During his lifetime, Macfarren's music met with a mixed reception; "his views were often considered dogmatic and reactionary, but, unlike Grove, his theoretical and analytical expertise was indisputable.". One contemporary called Macfarren "essentially a musical grammarian, engaged all his life long in settling the doctrine of the enclitic de." Those who thought highly of his work praised its originality and its tastefulness. According to a contemporary commentator, Macfarren "had great originality of thought and, as a composer, would probably have had still greater success if his early composition studies had been formed on the more modern lines to which he afterwards became so devotedly attached." Salome's dance in St John the Baptist was praised for its avoidance of the salacious: "The whole of the scene is very cleverly worked out, and the composer has avoided anything inappropriate in the music descriptive of the dance, that might be considered out of place in an oratorio." By the early twentieth century, Macfarren's works were no longer performed, a fact which the Worshipful Company of Musicians attributed to a lack of genius on Macfarren's part: "Never was more earnest composer, more prolific writer; never did man strive more zealously for the art of his country; yet Heaven had endowed him only with talent and not genius."

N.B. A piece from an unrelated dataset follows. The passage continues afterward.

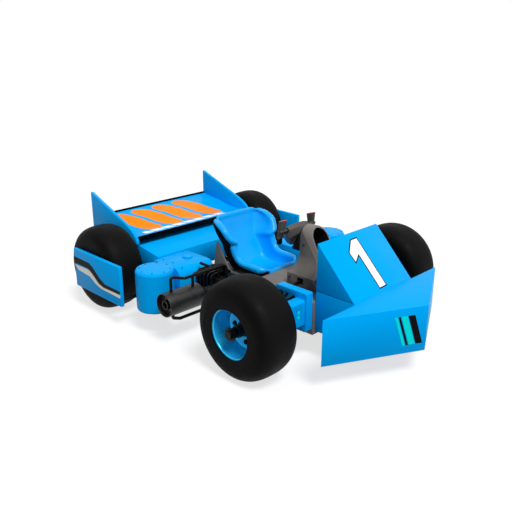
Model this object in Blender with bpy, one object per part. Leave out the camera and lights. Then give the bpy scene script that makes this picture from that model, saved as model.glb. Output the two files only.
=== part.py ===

Modern commentators generally consider Macfarren to be "the most eminent representative" of conservatism in orchestration. His Ajax has been called "professionally composed if uninspiring" and his writing for trumpet singled out as "conventional ... although he does make liberal use of the out-of-tune harmonics, especially b [flat]', he rarely uses notes outside the harmonic series and rarely writes the first trumpet part above the first treble staff." Macfarren's music is "capable of graceful lyricism, [but] what may be a desire to avoid cliches in the songs leads him at times to an unexpected angularity of line that seems more awkward than fresh. However, Macfarren's St John the Baptist has been praised as "an original and imaginative piece in which the shadow of Mendelssohn, so prominent since the appearance of Elijah in 1846, is only occasionally perceptible."